Rechtsstreit zwischen Hausverwaltung und Vonovia
Und überhaupt befinde man sich mit der Hausverwaltung in einem laufenden Rechtsstreit wegen der Sanierungsarbeiten. Bereits 2017 haben die restlichen Eigentümer, die neben Vonovia Wohnungen in dem Hochhaus besitzen, laut Frei in einer Versammlung beschlossen, dass die Leitungen erneuert werden müssten. Die Hausverwaltung wurde beauftragt, Angebote einzuholen. Mit der Art und Weise, wie die Arbeiten durchgeführt werden sollen, sei man aber nicht einverstanden gewesen, so der Vonovia-Sprecher weiter. Dagegen habe man geklagt und in erster Instanz Recht bekommen. Derzeit laufe das Berufungsverfahren. Deshalb sei es auch nicht nachvollziehbar, warum die Arbeiten jetzt Hals über Kopf starten müssten.
Hausverwaltung weist Schuld von sich
Aus Sicht der Hausverwaltung klingt all das allerdings ein bisschen anders. "Wir haben sowohl die Bewohnerinnen und Bewohner sowie Vonovia rechtzeitig über den Beginn der Arbeiten informiert, erklärt Hausbetreuer Hans-Peter Naber: "Warum jetzt alle behaupten, dass das nicht der Fall war, verstehe ich nicht".
Es sei auch nicht richtig, dass einige Betroffene bis Januar weder Dusche noch Toilette benutzen können. "Die Arbeiten sind so geplant, dass immer fließendes Wasser, zum Beispiel in der Küche, zur Verfügung steht.

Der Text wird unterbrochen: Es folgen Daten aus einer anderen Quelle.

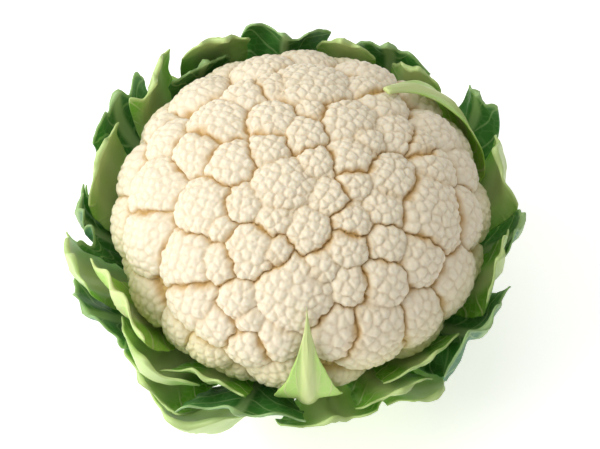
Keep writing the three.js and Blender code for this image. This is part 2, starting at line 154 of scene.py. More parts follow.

Und was die Toiletten angeht: Älteren Menschen muten wir natürlich nicht zu, immer vor der Tür aufs Klo zu gehen. Alle, die das benötigen, bekommen von uns eine chemische Toilette in die Wohnung, die regelmäßig gereinigt wird", so Naber weiter. Außerdem sollten die Einschränkungen auch höchstens vier bis sechs Wochen dauern.
Wie es für die Bewohnerinnen und Bewohner des Hochhauses jetzt weitergeht, ist unklar. Laut den Bauplänen soll das Wasser vermutlich Anfang oder Mitte Oktober abgestellt werden. Für wie lange, weiß aktuell aber niemand.